I may have a pdf version of one that would be close enough, I'll have to check tonight.


----------



## HCBPH (Mar 8, 2011)

*Manual*

I've got a possible manual, sent you a pm with details.

Paul


----------



## Wayne195 (Nov 16, 2010)

Welcome to the forum merc225!

Here's a pdf manual for your unit:

http://www.managemylife.com/mmh/lis_pdf/OWNM/L0010539.pdf It may take some time to load.


----------



## HCBPH (Mar 8, 2011)

*Manual*



Wayne195 said:


> Welcome to the forum merc225!
> 
> Here's a pdf manual for your unit:
> 
> http://www.managemylife.com/mmh/lis_pdf/OWNM/L0010539.pdf It may take some time to load.


Wayne

Just a fyi, that manual is for a friction drive unit while the one requested is for a Tecumseh gear drive unit.

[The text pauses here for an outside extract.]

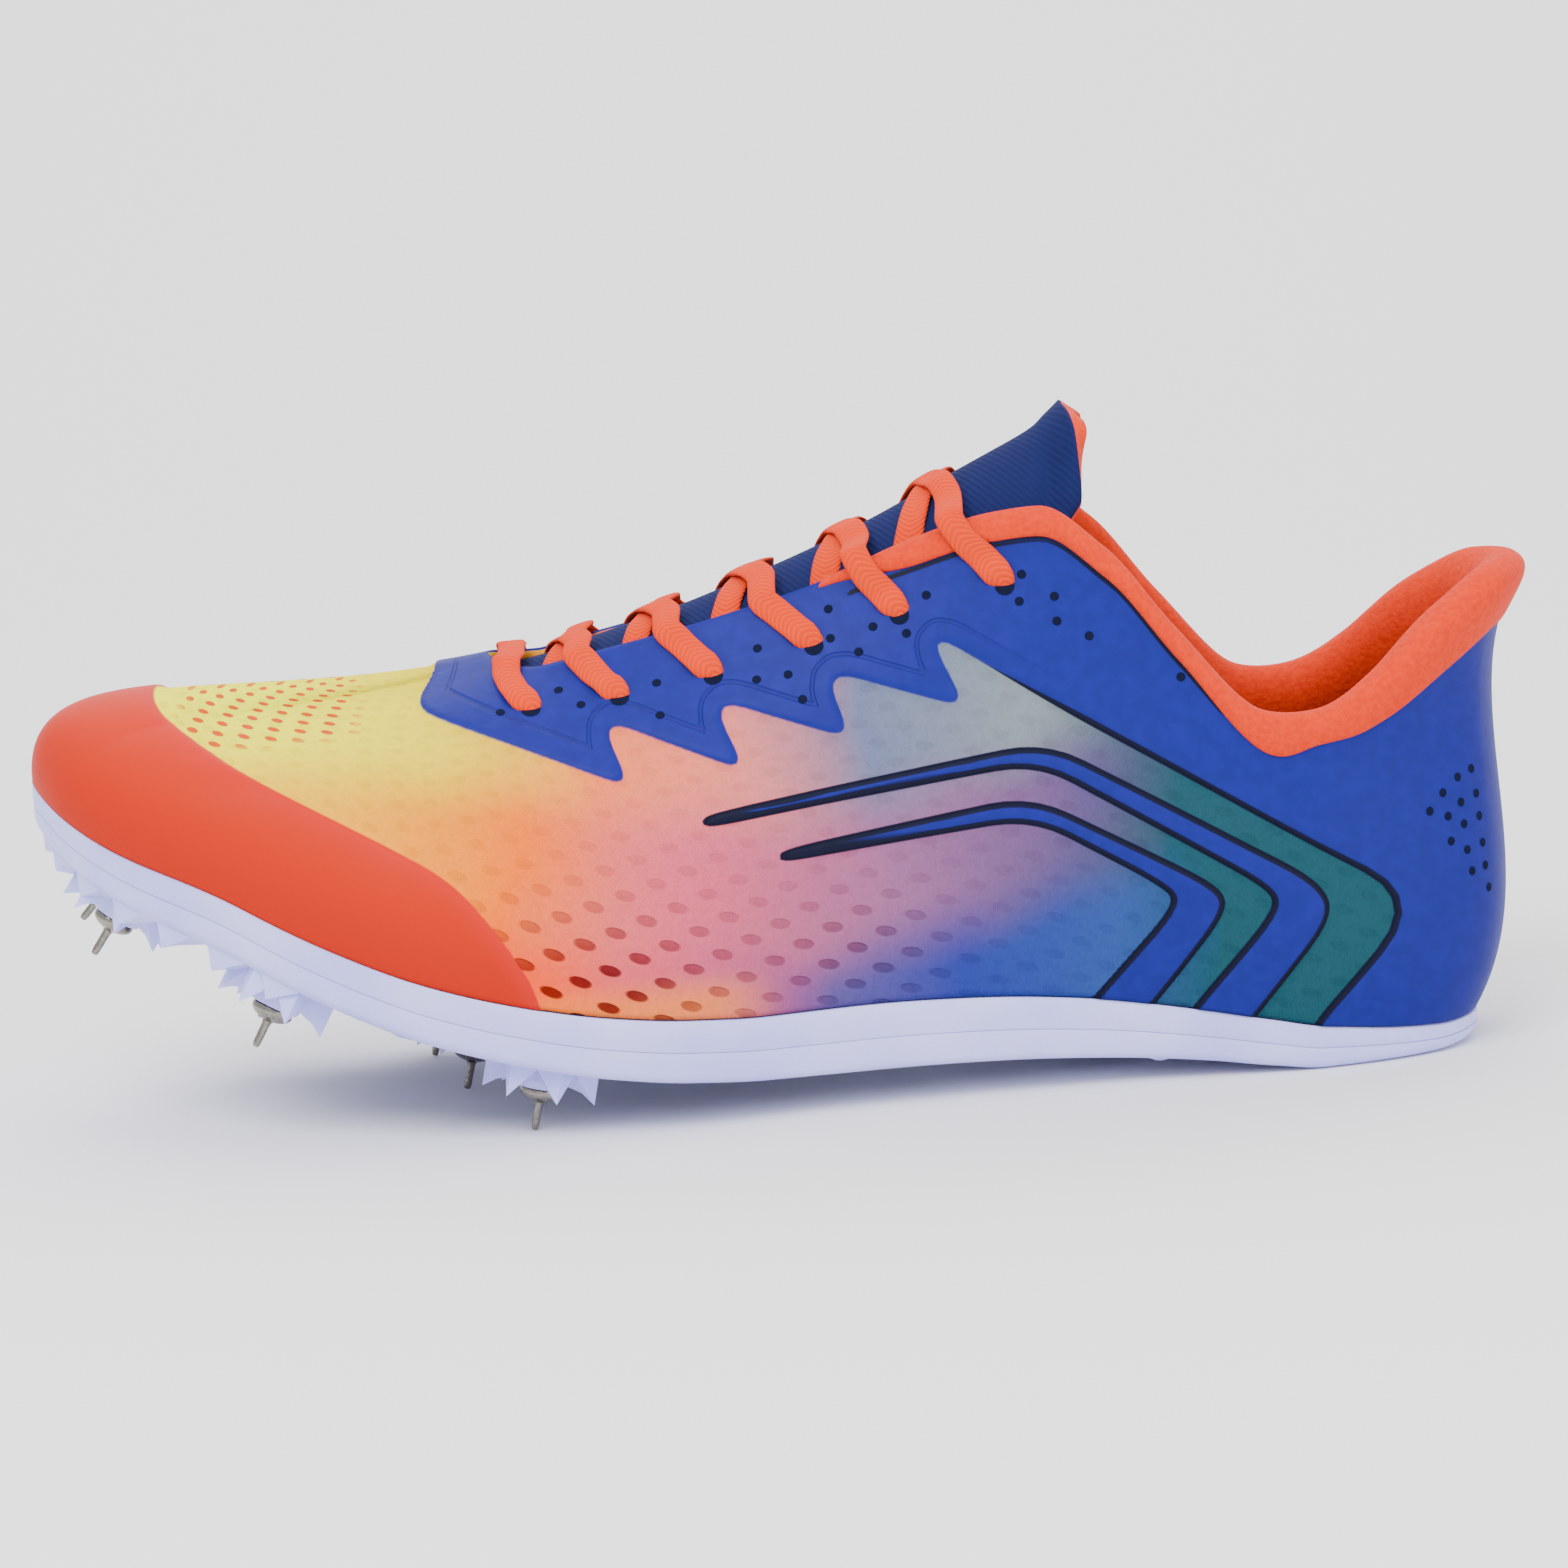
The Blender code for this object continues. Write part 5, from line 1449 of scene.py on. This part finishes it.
def addMidsole(settings):
    # from the board's top down to the seam, up the side and over the rim
    gap, hair = form["clearance"], settings["hair"]
    boardTop = settings["plate"] + gap + settings["board"]
    lower = overRim(hair, lambda turns: seamTop(turns, gap * 0.3), level(boardTop + gap))
    side = [(0.0, 1, lambda turns, s=s: seamTop(turns) + (bandHeight(turns) - seamTop(turns)) * s)
            for s in (0.08, 0.5, 0.9)]
    points = soleGrid(lower[::-1] + side + overRim(hair * 4, bandTop, deckTop))
    midsole = addGrid("foamBand", points, plasticFinish("foamWhite"), closedColumns=True)
    weld(midsole)
    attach(midsole, "root")
    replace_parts(midsole, "midsole")


def addInsole(settings):
    # a sheet of one thickness that follows the rim and the deck
    gap, inset, thick = form["clearance"], settings["insoleInset"], settings["insole"]
    lower = overRim(inset, lambda turns: bandTop(turns, gap), lambda turns: deckTop(turns, gap))
    upper = overRim(inset, lambda turns: bandTop(turns, thick),
                    lambda turns: deckTop(turns, gap + thick))
    fabric = fabricFinish("insoleFabric", *settings["fabric"])
    insole = addGrid("insoleSheet", soleGrid(lower[::-1] + upper), fabric, closedColumns=True)
    weld(insole)
    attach(insole, "root")
    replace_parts(insole, "insole")


def finishBoard(settings):
    # fine black grain on the board that is kept from the frame
    board = bpy.data.objects["base_board"]
    graph = Graph("boardBlack", 0.45, Specular_IOR_Level=0.4)
    grain = graph.noise(700.0, 3.0)
    tone = graph.blend(grain, *[linear(*colour) for colour in settings["blacks"]])
    board.data.materials.clear()
    board.data.materials.append(graph.finish(tone, grain, 0.0003))


addPlate(soleSettings)
print("plate cut")
addMidsole(soleSettings)
addInsole(soleSettings)
finishBoard(soleSettings)
print("sole made")


# Cleats, barbs, edge teeth and turned spikes on the underside

studSettings = {
    "boss": 0.0046,
    "bossHeight": 0.0050,
    "radius": 0.0112,
    "height": 0.0064,
    "teeth": 7,
    "toothPitch": 0.0108,
    "toothInset": 0.0014,
    "toothSize": (0.0092, 0.0058, 0.0046),
    "flange": 0.0041,
    "dome": 0.0027,
    "pin": 0.0008,
    "around": 28,
    # edges past these angles stay sharp
    "cleatSharp": 25,
    "spikeSharp": 40,
    "sawTurns": (-0.300, 0.325),
    "ballLine": 0.306,
    "ballShares": (-0.404, 0.337),
    "others": ((0.299, -0.033), (0.176, -0.353), (0.156, 0.293), (0.066, -0.136), (0.053, 0.141)),
    "steels": ((158, 152, 140), (112, 108, 102)),
}


def spikePlaces(settings):
    # the ball pair lies on the skewed ball line, the others at their own shares
    places = []
    for share in settings["ballShares"]:
        skewed = form["ballSkew"] * share * form["ballWidth"] / form["soleLength"]
        places.append((settings["ballLine"] - skewed, share))
    places += settings["others"]
    return [(alongX(along), form["axisY"] + share * form["ballWidth"]) for along, share in places]


def underFrame(x, y):
    # place on the underside and three directions, the last pointing out of the sole
    step = 0.001
    slopeX = (rocker(x + step, y) - rocker(x - step, y)) / (2 * step)
    slopeY = (rocker(x, y + step) - rocker(x, y - step)) / (2 * step)
    down = Vector((float(slopeX), float(slopeY), -1)).normalized()
    turn = down.to_track_quat("Z", "Y").to_matrix()
    return np.array(turn), np.array((x, y, float(rocker(x, y))))


def copiesAt(name, points, quads, places, finish, sharp):
    # one mesh that holds a copy of a small shape at each place
    copies, faces = [], []
    for index, (x, y) in enumerate(places):
        turn, origin = underFrame(x, y)
        copies.append(points.reshape(-1, 3) @ turn.T + origin)
        faces += (quads + index * len(copies[0])).tolist()
    piece = addMesh(name, np.concatenate(copies), faces, finish)
    weld(piece, sharp, 1e-6)
    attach(piece, "root")
    return piece


def addCleats(settings, places, finish):
    # folded stars: radius and height run straight between tips and hollows
    count = settings["teeth"] * 2
    angles = np.linspace(0, 2 * np.pi, count, endpoint=False)
    peak = (np.arange(count) % 2 == 0).astype(float)
    radius, high = settings["radius"], settings["height"]
    boss, top = settings["boss"], settings["bossHeight"]
    rings = [
        (radius * (0.84 + 0.16 * peak), -0.0014 + 0 * peak),
        (radius * (0.78 + 0.22 * peak), high * (0.08 + 0.92 * peak)),
        (radius * (0.62 + 0.16 * peak), high * (0.34 + 0.40 * peak)),
        (boss * (1.14 + 0.06 * peak), top * (0.66 + 0.10 * peak)),
        (boss * 1.02 + 0 * peak, top + 0 * peak),
        (boss * 0.02 + 0 * peak, top + 0 * peak),
    ]
    points = [np.stack([r * np.cos(angles), r * np.sin(angles), h], axis=1) for r, h in rings]
    quads = ringQuads(len(rings), count)
    cleats = copiesAt("starCleats", np.stack(points), quads, places, finish, settings["cleatSharp"])


def addEdgeTeeth(settings, places, finish):
    # saw teeth along the edge: wedges that rise towards the toe, with their outer face at the rim
    turns = np.linspace(*settings["sawTurns"], 400)
    sides = np.where(turns < 0, -1, 1)
    inset, pitch = settings["toothInset"], settings["toothPitch"]
    x = alongX(turnShare(np.abs(turns))) + inset * np.clip(1 - np.abs(turns) / 0.2, 0, 1)
    y = form["axisY"] + sides * np.maximum(halfWidth(sides, np.abs(turns)) - inset, 0)
    way = np.concatenate([[0], np.cumsum(np.hypot(np.diff(x), np.diff(y)))])
    toe = way[np.argmin(x)]
    long, wide, high = settings["toothSize"]
    tooth = np.array([
        (-long / 2, 0, -0.0014), (long / 2, 0, -0.0014),
        (long / 2, wide, -0.0010), (-long / 2, wide, -0.0010),
        (long * 0.46, 0.0002, high), (long * 0.30, wide * 0.66, high * 0.62),
    ])
    toothFaces = ((0, 1, 2, 3), (0, 4, 1), (1, 4, 5, 2), (0, 3, 5, 4), (3, 2, 5))

    def edgeAt(stop):
        return np.array([np.interp(stop, way, x), np.interp(stop, way, y)])

    points, faces = [], []
    for stop in [toe + turn * pitch * (k + 0.5) for turn in (-1, 1) for k in range(12)]:
        place = edgeAt(stop)
        nearSpike = min(math.dist(place, spike) for spike in places) < settings["radius"] * 0.72
        if nearSpike or not 0 < stop < way[-1]:
            continue
        ahead = unit(edgeAt(stop + (-0.002 if stop > toe else 0.002)) - place)
        inward = np.array([ahead[1], -ahead[0]])
        if inward @ (np.array([0, form["axisY"]]) - place) < 0:
            inward = -inward
        px, py = (place + tooth[:, :1] * ahead + tooth[:, 1:2] * inward).T
        faces += [tuple(c + len(tooth) * len(points) for c in face) for face in toothFaces]
        points.append(np.stack([px, py, rocker(px, py) - tooth[:, 2]], axis=1))
    piece = addMesh("edgeSaw", np.concatenate(points), faces, finish)
    weld(piece)
    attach(piece, "root")


def addBarbs(finish):
    # thin blades from a rib towards the toe
    blade = np.array([
        (0.003, -0.0012, -0.0008), (0.003, 0.0012, -0.0008), (-0.0075, 0, -0.0004),
        (0.003, -0.0009, 0.0012), (0.003, 0.0009, 0.0012), (-0.0070, 0, 0.0004),
    ])
    bladeFaces = ((0, 2, 1), (3, 4, 5), (0, 1, 4, 3), (1, 2, 5, 4), (2, 0, 3, 5))
    share, step = 0.52, 0.006
    points, faces = [], []
    for i in range(4):
        row = windowRow(i)
        for side, word in bothSides:
            inner = row["spine"] + side * row["spineHalf"]
            across = inner * (1 - share) + side * row[f"{word}Limit"] * share
            x = alongX(row["end"] + row[f"{word}Sweep"] * share + 0.004)
            y = form["axisY"] + across * form["ballWidth"]
            high = float(rocker(x, y))
            lean = (float(rocker(x - step, y)) - high) / step
            faces += [tuple(c + len(blade) * len(points) for c in face) for face in bladeFaces]
            z = high - blade[:, 2] - blade[:, 0] * lean
            points.append(np.stack([x + blade[:, 0], y + blade[:, 1], z], axis=1))
    piece = addMesh("ribBarbs", np.concatenate(points), faces, finish)
    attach(piece, "root")


def ridgeAlong(x, y, widths, height):
    # a ridge with sloping sides: trapezoid sections square to the path, sunk a little in the plate
    dx, dy = np.gradient(x), np.gradient(y)
    size = np.hypot(dx, dy)
    across = np.array([-0.5, -0.26, 0.26, 0.5])
    drop = np.array([-0.0008, 1.0, 1.0, -0.0008])
    px = x[:, None] - (dy / size)[:, None] * across * widths[:, None]
    py = y[:, None] + (dx / size)[:, None] * across * widths[:, None]
    high = np.minimum(height, 0.55 * rocker(x, y))[:, None] + 0 * px
    return np.stack([px, py, rocker(px, py) - np.where(drop > 0, high, drop)], axis=-1)


def addRidges(finish):
    # ribs between the windows, the spine, and the rails that run back from the windows' ends
    wide, axis = form["ballWidth"], form["axisY"]
    lines = []
    for i in range(len(windowRows["start"]) - 1):
        front, back = windowRow(i), windowRow(i + 1)
        for side, word in bothSides:
            s = np.linspace(-0.25, 1.12, 14)
            bow = s * 0.7 + s * np.abs(s) * 0.3
            places, acrosses = [], []
            for row, key in ((front, "end"), (back, "start")):
                inner, outer = row["spine"] + side * row["spineHalf"], side * row[f"{word}Limit"]
                places.append(row[key] + row[f"{word}Sweep"] * bow)
                acrosses.append(inner + (outer - inner) * s)
            gap = np.maximum((places[1] - places[0]) * form["soleLength"] - 0.0030, 0.0026)
            x, y = alongX(sum(places) / 2), axis + sum(acrosses) / 2 * wide
            lines.append(ridgeAlong(x, y, gap, 0.0014))
    a = np.linspace(0.086, 0.74, 50)
    centre = curveThrough(windowRows["start"], windowRows["spine"], a)
    half = np.interp(a, [0.086, 0.12, 0.24, 0.45, 0.74], [0.004, 0.024, 0.040, 0.048, 0.020])
    lines.append(ridgeAlong(alongX(a), axis + centre * wide, half * 2 * wide * 0.84, 0.0019))
    for (side, word), first, tip in zip(bothSides, (2, 1), (-0.008, 0.002)):
        ends = windowRows["end"] + windowRows[f"{word}Sweep"] * 0.8
        limits = side * windowRows[f"{word}Limit"] + side * 0.016
        a = np.concatenate([ends[first:], [0.80, 0.872]])
        b = np.concatenate([limits[first:], [side * 0.062, tip]])
        s = np.linspace(a[0], a[-1], 60)
        y = axis + curveThrough(a, b, s) * wide
        lines.append(ridgeAlong(alongX(s), y, np.full(60, 0.0030), 0.0010))
    faces, offset = [], 0
    for line in lines:
        end = offset + 4 * len(line)
        faces += (ringQuads(len(line), 4) + offset).tolist()
        faces += [list(range(offset, offset + 4)), list(range(end - 1, end - 5, -1))]
        offset = end
    points = np.concatenate([line.reshape(-1, 3) for line in lines])
    piece = addMesh("soleRidges", points, faces, finish)
    weld(piece)
    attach(piece, "root")


def addSpikes(settings, places):
    # a profile of radius and height swept round the axis: flange, dome and a pin with a slightly
    # tapered tip; the ball pins reach the floor
    turn, origin = underFrame(*places[0])
    down = turn[:, 2]
    pin, dome, flange = settings["pin"], settings["dome"], settings["flange"]
    reach = (origin[2] - pin * math.hypot(down[0], down[1])) / -down[2]
    foot = settings["bossHeight"] + 0.0003
    profile = [(flange * 0.98, foot), (flange, foot + 0.0005)]
    profile += [(flange * math.cos(a), foot + 0.0005 + (dome - 0.0006) * math.sin(a))
                for a in np.linspace(0.15, 1.22, 9)]
    profile += [
        (pin * 1.25, foot + dome), (pin, foot + dome + 0.0006), (pin * 0.96, reach - 0.0010),
        (pin * 0.80, reach - 0.0002), (pin * 0.6, reach), (0.00001, reach),
    ]
    radii, heights = np.array(profile).T[:, :, None]
    angles = np.linspace(0, 2 * np.pi, settings["around"], endpoint=False)
    ring = [radii * np.cos(angles), radii * np.sin(angles), heights + 0 * angles]
    points = np.stack(ring, axis=-1)
    graph = Graph("turnedSteel", 0.22, Metallic=1.0)
    marks = graph.noise(1400.0, 2.0)
    tone = graph.blend(marks, *[linear(*colour) for colour in settings["steels"]])
    steel = graph.finish(tone, marks, 0.0001, 0.16 + marks * 0.2)
    quads = ringQuads(len(profile), settings["around"])
    spikes = copiesAt("steelSpikes", points, quads, places, steel, settings["spikeSharp"])
    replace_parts(spikes, "spike_ball_lateral", "spike_ball_medial", "spike_centre",
                "spike_lateral_front", "spike_medial_front", "spike_toe_lateral",
                "spike_toe_medial")


def addStuds(settings):
    # all that stands out of the underside
    places = spikePlaces(settings)
    white = plasticFinish("cleatWhite")
    addCleats(settings, places, white)
    addEdgeTeeth(settings, places, white)
    addBarbs(white)
    addRidges(white)
    addSpikes(settings, places)


addStuds(studSettings)
print("cleats and spikes made")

They're very different in the drive mechanism in the chassis. Craftsman models 536.918xxx & 536.882xxx have the Tecumseh transmission, these I know for sure though there could be more. Within those there are at least 2 subgroups, the 5 hp and below have one drive setup while 7 hp and above have another (I don't know which the 6 hp falls under). If you want to see the Tecumseh gear drive, take a look at the thread I had on modifying a 10 hp auger assembly, one of the last pictures shows the Tecumseh transmission in place.

Here's a picutre of the transmission, this is used instead of a friction disc. This one has broken mounts but you get the idea:









Hope that saves someone a problem in the future.

Paul


----------